Postby nocali » Fri Jan 14, 2011 3:15 am

Hi -

I accidentally posted a similar thread on the schizoid personality forum and someone suggested this forum... I have a friend who has gone AWOL. We have been regularly corresponding via email and on the phone for quite a long time. I am the only good friend he has kept in contact with lately (he had a fight and hasn't spoken to his other good friend for a few months). A few weeks ago he continued to send me emails, but didn't respond to mine unless I asked him to respond. So he did the first time, but then he continued not to respond and I let it go. During the last couple of phone calls he seemed uncomfortable. Everything seems to take a lot of effort for him right now; he's pretty lethargic and getting stoned a lot. And now he missed our regular phone call. It seemed like over the last few weeks he's been preoccupied with things, including a neighbor he's convinced is doing things to his property. I'm almost positive that the no contact has nothing to do with me or our friendship....

So I'm worried about him. I think he's having a bad episode. He has only had two before since we've been friends (that I know of) and they didn't last this long. But then we just had the holidays and a sad milestone happened for him around the holidays as well. I left a phone message and want to leave it at that for now.

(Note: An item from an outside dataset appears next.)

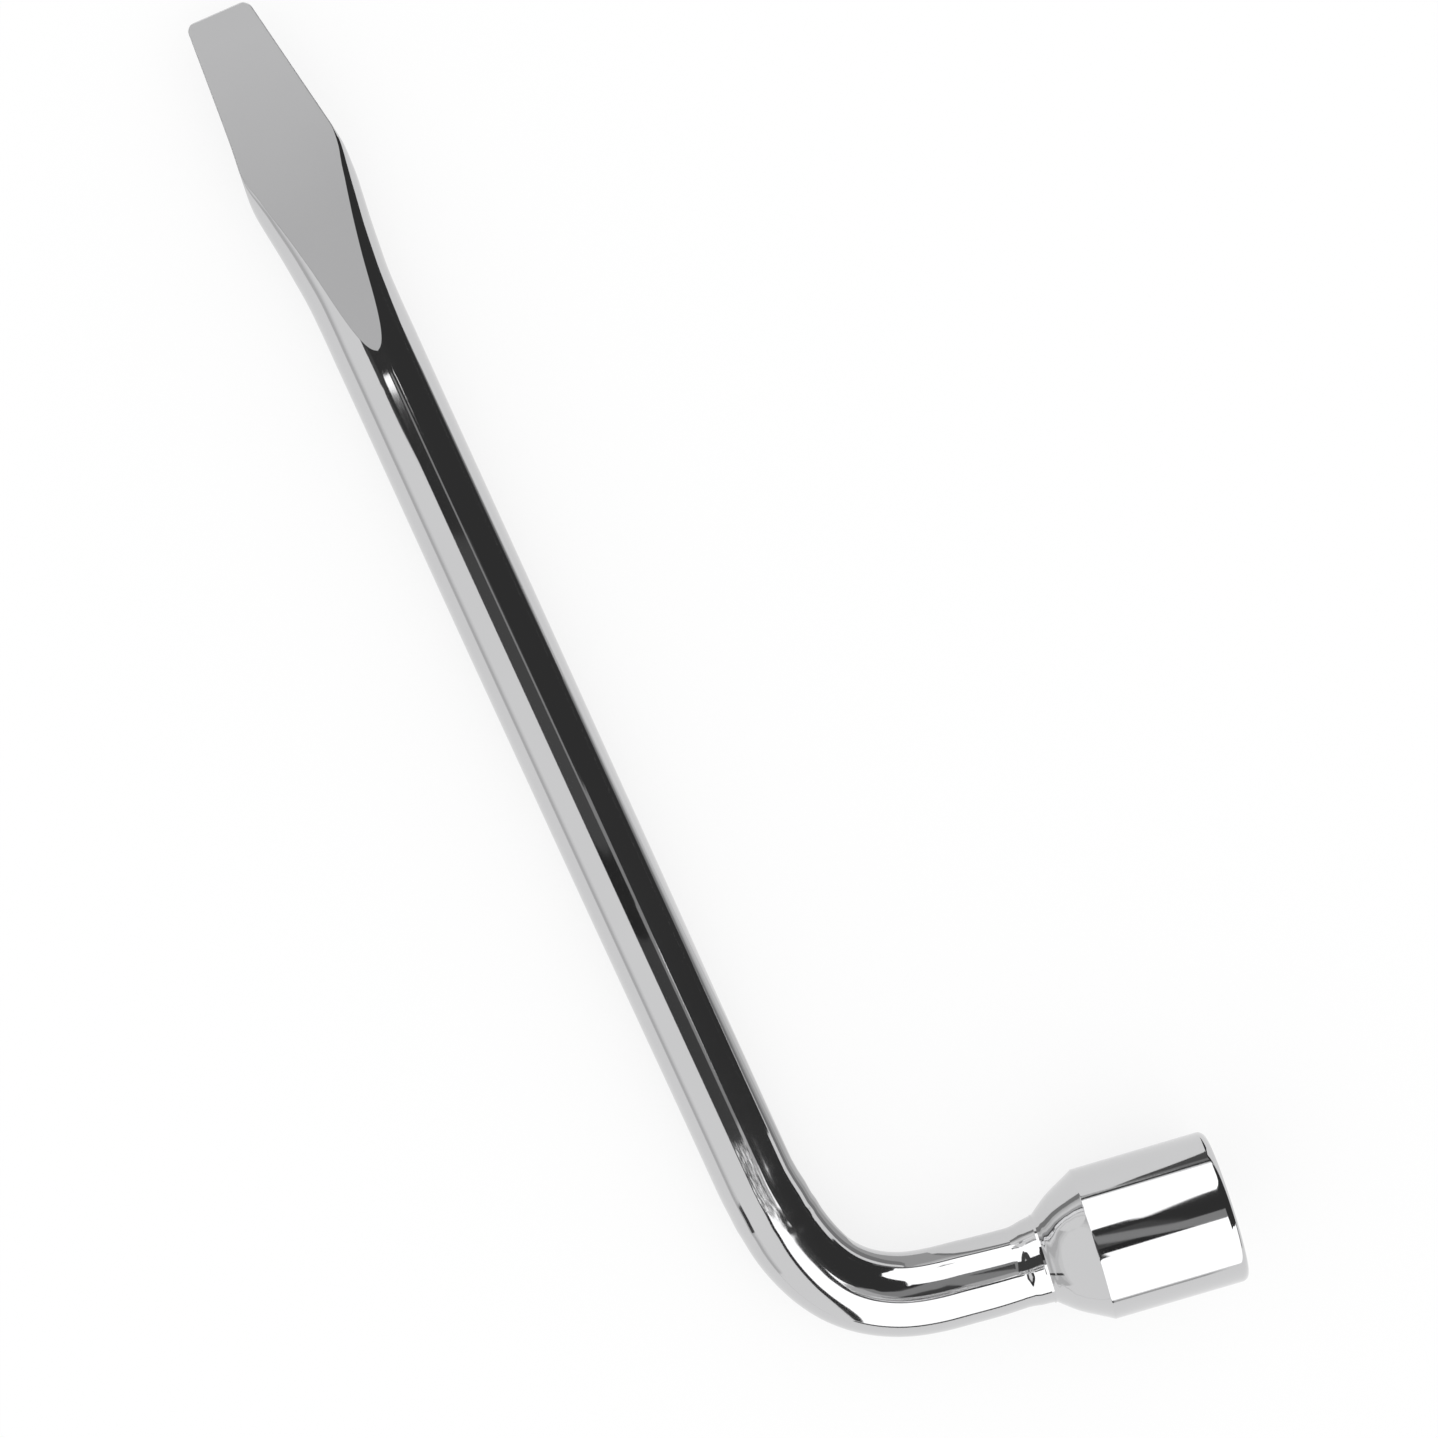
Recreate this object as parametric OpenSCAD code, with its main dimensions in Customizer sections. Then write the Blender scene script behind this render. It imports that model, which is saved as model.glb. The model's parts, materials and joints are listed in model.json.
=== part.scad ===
// L-shaped lug wrench in chromed steel, lying as it rests on a floor.
// A round bar is bent to an L. Its long arm ends in a forged pry blade, and the end
// of its short arm sits in a socket head and is welded to it all round.
// The long arm runs along +Y and the socket opens towards +X. The head is wider than
// the bar, so the short arm climbs a little, until the bar and the head's shoulder
// edge both touch the floor. The origin is the middle of the whole part, on the floor.

/* [Bar] */
// Diameter of the round bar
bar_d = 16; // [13:0.5:18]
// Long arm, from the corner where the two axes cross to the tip of the blade
long_arm = 274; // [220:1:400]
// Short arm, from the same corner to the mouth of the socket
short_arm = 82.2; // [78:0.2:140]
// Angle between the two arms
arm_angle = 96.5; // [90:0.5:105]
// Radius of the bend, at the middle of the bar
bend_r = 29; // [22:1:32]
// How much thinner the bar is drawn where it is bent
bend_draw = 0.04; // [0.02:0.01:0.3]

/* [Pry blade] */
// Length of the two flats, from the tip back to their point
flat_len = 65; // [50:1:90]
// Widest part of the blade
blade_w = 20; // [19:0.5:26]
// Length of the tapered blade, from the tip back to its widest part
blade_len = 31; // [20:1:45]
// Length over which the round bar flares out to the blade
flare_len = 33; // [20:1:40]
// Width of the tip
tip_w = 12.4; // [8:0.2:16]
// Thickness of the tip
tip_t = 2.6; // [1.6:0.2:4]
// How far the tip's middle lies from the bar's axis, as the blade was trimmed
tip_offset = 1; // [-2:0.1:2]
// Radius of the tip's two corners
tip_corner_r = 1.8; // [0.5:0.1:3]

/* [Socket head] */
// Outer diameter of the head
head_d = 30.2; // [29:0.2:36]
// Length of the head's straight barrel
barrel_len = 26.6; // [26:0.2:30]
// Length of the domed shoulder behind the barrel
shoulder_len = 10.4; // [9.4:0.2:12]
// How much the shoulder's slope turns from its rear edge to the barrel
shoulder_turn = 14; // [4:1:20]
// Radius of the mouth's outer edge
rim_r = 1.6; // [0.5:0.1:2]
// Hexagon across its flats
hex_af = 21; // [19:1:22]
// Depth of the hexagon
hex_depth = 18; // [14:0.5:20]
// How much wider than the hexagon's corners the lead-in opens
lead_in = 0.3; // [0.1:0.1:0.5]
// Diameter of the clearance hole for the wheel stud, behind the hexagon
stud_hole_d = 17; // [12:0.5:18]
// Length of the stud hole's straight wall
stud_hole_len = 6; // [4:0.5:7]
// Depth of the stud hole's coned bottom
stud_cone_len = 2.6; // [1:0.2:3]
// How deep the bar sits in the head
seat_depth = 8; // [5:0.5:8]

/* [Weld] */
// Length of the dressed weld along the bar
weld_len = 5.9; // [3:0.1:8]
// Height of the weld above the bar, at the head
weld_h = 1.3; // [0.8:0.1:1.8]

/* [Hidden] */
$fn = 96;
wide_arc_fn = 720;   // steps round a circle of which a long shallow arc is used
bend_lap = 0.5;      // how far the bend runs on inside each arm, so that the bar is one solid
spare = 1;           // how far a cutting shape stands past what it cuts

bar_r = bar_d / 2;
head_r = head_d / 2;
rear_r = bar_r + weld_h;                       // the head's rear edge, where the weld ends

// Stations along the short arm, measured from the corner
mouth_at = short_arm;
crease_at = mouth_at - barrel_len;             // the shoulder meets the barrel
rear_at = crease_at - shoulder_len;            // the head's rear face
weld_at = rear_at - weld_len;                  // the weld runs out on the bar
seat_at = rear_at + seat_depth;                // the end of the bar, inside the head
hex_floor_at = mouth_at - hex_depth;
stud_floor_at = hex_floor_at - stud_hole_len;

// Stations along the long arm, measured from the corner
blade_at = long_arm - blade_len;               // the widest place
flare_at = blade_at - flare_len;

// The bend joins both arms tangentially, tangent_len from the corner
turn = 180 - arm_angle;
tangent_len = bend_r * tan(turn / 2);

// The short arm rises until the lowest point of the shoulder edge is on the floor:
// bar_r + crease_at * rise = head_r * sqrt(1 - rise * rise), solved for rise
rest_a = crease_at * crease_at + head_r * head_r;
rest_b = bar_r * crease_at;
rise = (sqrt(rest_b * rest_b + rest_a * (head_r * head_r - bar_r * bar_r)) - rest_b) / rest_a;
droop = arm_angle - 90;                        // how far the short arm leans away from +X
roll = asin(rise / cos(droop));                // the short arm's turn about the long arm
axis_x = cos(droop) * cos(roll);
axis_y = -sin(droop);

// The part's limits, which place its middle over the origin
function reach(along) = (mouth_at - rim_r) * along + (head_r - rim_r) * sqrt(1 - along * along) + rim_r;
mid_x = (reach(axis_x) - blade_w / 2) / 2;
mid_y = (long_arm - reach(-axis_y)) / 2;

// Puts the two arms' corner and axes in their place above the floor
module at_rest() {
    translate([-mid_x, -mid_y, bar_r]) children();
}

// Turns something built along +Z into the short arm's direction, a distance from the corner
module on_short_arm(distance) {
    at_rest()
        rotate([0, -roll, 0]) rotate([0, 0, -droop]) rotate([0, 90, 0])
            translate([0, 0, distance]) children();
}

// The straight long arm before it is flattened: the bar and its flare, turned about +Y.
// The flare is a wide hollow arc that leaves the bar smoothly.
module long_arm_blank() {
    swell = blade_w / 2 - bar_r;
    hollow_r = (flare_len * flare_len + swell * swell) / (2 * swell);
    rotate([-90, 0, 0]) rotate_extrude() {
        translate([0, tangent_len]) square([bar_r, flare_at - tangent_len]);
        translate([0, flare_at]) difference() {
            square([blade_w / 2, flare_len]);
            translate([bar_r + hollow_r, 0]) circle(hollow_r, $fn = wide_arc_fn);
        }
        translate([0, blade_at]) square([blade_w / 2, blade_len]);
    }
}

// The blade seen from above: straight sides to a rounded tip, which lies tip_offset to one side
module blade_plan() {
    left = -tip_w / 2 - tip_offset;
    right = tip_w / 2 - tip_offset;
    left_lean = atan2(blade_w / 2 + left, blade_len);          // each side's lean from +Y
    right_lean = atan2(blade_w / 2 - right, blade_len);
    left_back = tip_corner_r * tan(45 - left_lean / 2);        // from a corner to its arc's ends
    right_back = tip_corner_r * tan(45 - right_lean / 2);
    translate([0, 0, -blade_w]) linear_extrude(2 * blade_w) {
        polygon([[-blade_w / 2, tangent_len], [blade_w / 2, tangent_len], [blade_w / 2, blade_at],
                 [right, long_arm] + right_back * [sin(right_lean), -cos(right_lean)],
                 [right - right_back, long_arm], [left + left_back, long_arm],
                 [left, long_arm] + left_back * [-sin(left_lean), -cos(left_lean)],
                 [-blade_w / 2, blade_at]]);
        translate([right - right_back, long_arm - tip_corner_r]) circle(tip_corner_r);
        translate([left + left_back, long_arm - tip_corner_r]) circle(tip_corner_r);
    }
}

// The blade seen from the side: two flats that start on the round bar and close to the tip
module blade_wedge() {
    flat_at = long_arm - flat_len;
    upper = [[flat_at, bar_r + spare], [flat_at, bar_r], [long_arm, tip_t / 2]];
    lower = [[long_arm, -tip_t / 2], [flat_at, -bar_r], [flat_at, -bar_r - spare]];
    back = [[tangent_len, -bar_r - spare], [tangent_len, bar_r + spare]];
    rotate([90, 0, 90]) translate([0, 0, -blade_w])
        linear_extrude(2 * blade_w) polygon(concat(upper, lower, back));
}

// The bend between the arms, which laps into both
module bend() {
    lap_turn = asin(bend_lap / bend_r);
    rotate([0, -roll, 0]) translate([bend_r, tangent_len, 0]) rotate([0, 0, 180 - lap_turn])
        rotate_extrude(angle = turn + 2 * lap_turn)
            translate([bend_r, 0]) circle(bar_r - bend_draw / 2);
}

// The bar: long arm with its blade, bend, and short arm up to its seat in the head
module shank() {
    color("silver") union() {
        at_rest() intersection() {
            long_arm_blank();
            blade_plan();
            blade_wedge();
        }
        at_rest() bend();
        on_short_arm(tangent_len) cylinder(h = seat_at - tangent_len, r = bar_r);
    }
}

// The head's solid outline, turned about its axis: domed shoulder, barrel and rounded rim
module head_body() {
    chord = [head_r - rear_r, shoulder_len];
    chord_lean = atan2(chord[0], chord[1]);                    // the shoulder's lean from the axis
    dome_r = norm(chord) / (2 * sin(shoulder_turn / 2));
    crease_angle = shoulder_turn / 2 - chord_lean;             // of the dome's radius to the crease
    rotate_extrude() {
        intersection() {
            translate([0, rear_at]) square([head_r, shoulder_len]);
            translate([head_r, crease_at] - dome_r * [cos(crease_angle), sin(crease_angle)])
                circle(dome_r, $fn = wide_arc_fn);
        }
        translate([0, crease_at]) square([head_r, barrel_len - rim_r]);
        translate([0, mouth_at - rim_r]) square([head_r - rim_r, rim_r]);
        intersection() {
            translate([head_r - rim_r, mouth_at - rim_r]) circle(rim_r);
            translate([head_r - rim_r, mouth_at - rim_r]) square(rim_r);
        }
    }
}

// The socket head: hexagon with its lead-in, stud hole behind it, and the bar's seat at the rear
module socket_head() {
    hex_corner_r = hex_af / 2 / cos(30);
    mouth_r = hex_corner_r + lead_in;
    lead_in_len = mouth_r - hex_af / 2;                           // a 45 degree lead-in
    color("gainsboro") on_short_arm(0) difference() {
        head_body();
        translate([0, 0, hex_floor_at]) cylinder(h = hex_depth + spare, r = hex_corner_r, $fn = 6);
        translate([0, 0, mouth_at - lead_in_len])
            cylinder(h = lead_in_len + spare, r1 = hex_af / 2, r2 = mouth_r + spare);
        translate([0, 0, stud_floor_at]) cylinder(h = stud_hole_len + spare, r = stud_hole_d / 2);
        translate([0, 0, stud_floor_at - stud_cone_len])
            cylinder(h = stud_cone_len, r1 = 0, r2 = stud_hole_d / 2);
        translate([0, 0, rear_at - spare]) cylinder(h = seat_depth + spare, r = bar_r);
    }
}

// The weld: a ring round the bar whose hollow arc leaves the bar smoothly and ends on the head
module neck_weld() {
    hollow_r = (weld_len * weld_len + weld_h * weld_h) / (2 * weld_h);
    color("silver") on_short_arm(weld_at) rotate_extrude() difference() {
        translate([bar_r, 0]) square([weld_h, weld_len]);
        translate([bar_r + hollow_r, 0]) circle(hollow_r, $fn = wide_arc_fn);
    }
}

shank();
socket_head();
neck_weld();
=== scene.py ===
# %% [markdown]
# # A chromed lug wrench, built cell by cell
# A lug wrench turns the nuts of a car's wheel. This one is a round steel bar bent to an
# L. The long arm is the handle, and its end is forged to a flat pry blade that lifts a
# hub cap. The short arm carries a socket head with a six-sided recess, held on by a weld.
# The whole tool is polished and chrome plated, so it has almost no colour of its own:
# what we see on it is the room, bent by its shape. That makes the shape of every surface,
# and what stands round the tool, matter more than any texture.
#
# The lesson loads the CAD model as a fixed frame, works out finer surfaces with numpy in
# the same place, gives them chrome, and lights them as a small product studio would.

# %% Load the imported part
import json
import math
import bpy
import numpy as np
from mathutils import Matrix, Vector

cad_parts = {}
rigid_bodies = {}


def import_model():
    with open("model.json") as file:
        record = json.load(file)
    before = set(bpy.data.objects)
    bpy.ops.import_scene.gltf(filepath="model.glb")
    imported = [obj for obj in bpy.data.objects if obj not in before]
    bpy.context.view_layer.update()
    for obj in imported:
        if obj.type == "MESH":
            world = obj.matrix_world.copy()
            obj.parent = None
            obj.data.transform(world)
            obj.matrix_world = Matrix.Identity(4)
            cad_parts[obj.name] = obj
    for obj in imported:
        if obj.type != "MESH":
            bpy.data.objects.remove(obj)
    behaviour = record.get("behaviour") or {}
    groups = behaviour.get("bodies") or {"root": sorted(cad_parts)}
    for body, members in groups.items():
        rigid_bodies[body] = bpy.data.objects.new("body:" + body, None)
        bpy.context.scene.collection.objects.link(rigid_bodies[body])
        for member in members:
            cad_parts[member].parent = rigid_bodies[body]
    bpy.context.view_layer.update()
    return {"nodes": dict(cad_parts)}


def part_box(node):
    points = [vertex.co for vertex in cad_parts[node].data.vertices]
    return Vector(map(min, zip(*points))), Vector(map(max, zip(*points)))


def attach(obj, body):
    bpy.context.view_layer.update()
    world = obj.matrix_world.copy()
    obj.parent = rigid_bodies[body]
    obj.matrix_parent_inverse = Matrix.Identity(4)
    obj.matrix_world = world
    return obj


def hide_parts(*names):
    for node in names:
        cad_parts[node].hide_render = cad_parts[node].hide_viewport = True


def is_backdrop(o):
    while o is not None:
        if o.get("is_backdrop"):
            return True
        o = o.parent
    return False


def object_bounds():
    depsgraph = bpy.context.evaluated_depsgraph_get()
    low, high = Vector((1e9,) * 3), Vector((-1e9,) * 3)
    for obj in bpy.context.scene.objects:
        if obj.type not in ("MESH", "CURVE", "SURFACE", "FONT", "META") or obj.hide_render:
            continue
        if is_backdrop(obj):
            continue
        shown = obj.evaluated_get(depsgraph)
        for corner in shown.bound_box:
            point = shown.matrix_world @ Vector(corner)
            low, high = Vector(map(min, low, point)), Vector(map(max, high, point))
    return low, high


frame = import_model()
print("CAD nodes:", sorted(frame["nodes"]))

# %% [markdown]
# ## Sizes
# The CAD model was drawn in millimetres from named sizes, and the same names are used
# here, so that each surface lands on the solid it stands for. Blender works in metres,
# so a mesh is scaled by MM at the very end. Where the tool lies is read from the CAD
# model's own boxes: the corner is the point where the axes of the two arms cross.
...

If I don't hear from him in the next couple of weeks, I was thinking of reaching out to the friend he fought with. I don't know him myself, but since he knows our mutual friend a long time I thought he might be helpful in problem solving. Or I will be in the general vicinity of his house in a month. I'm thinking of showing up to check on him. What are your thoughts? I'm concerned and want him to know I care. For reasons I don't want to discuss, I'm pretty sure he is paranoid schizophrenic, but he doesn't know I know. Both options I would do with any friend, but not sure if my actions should be different based on his PS.

Please advise.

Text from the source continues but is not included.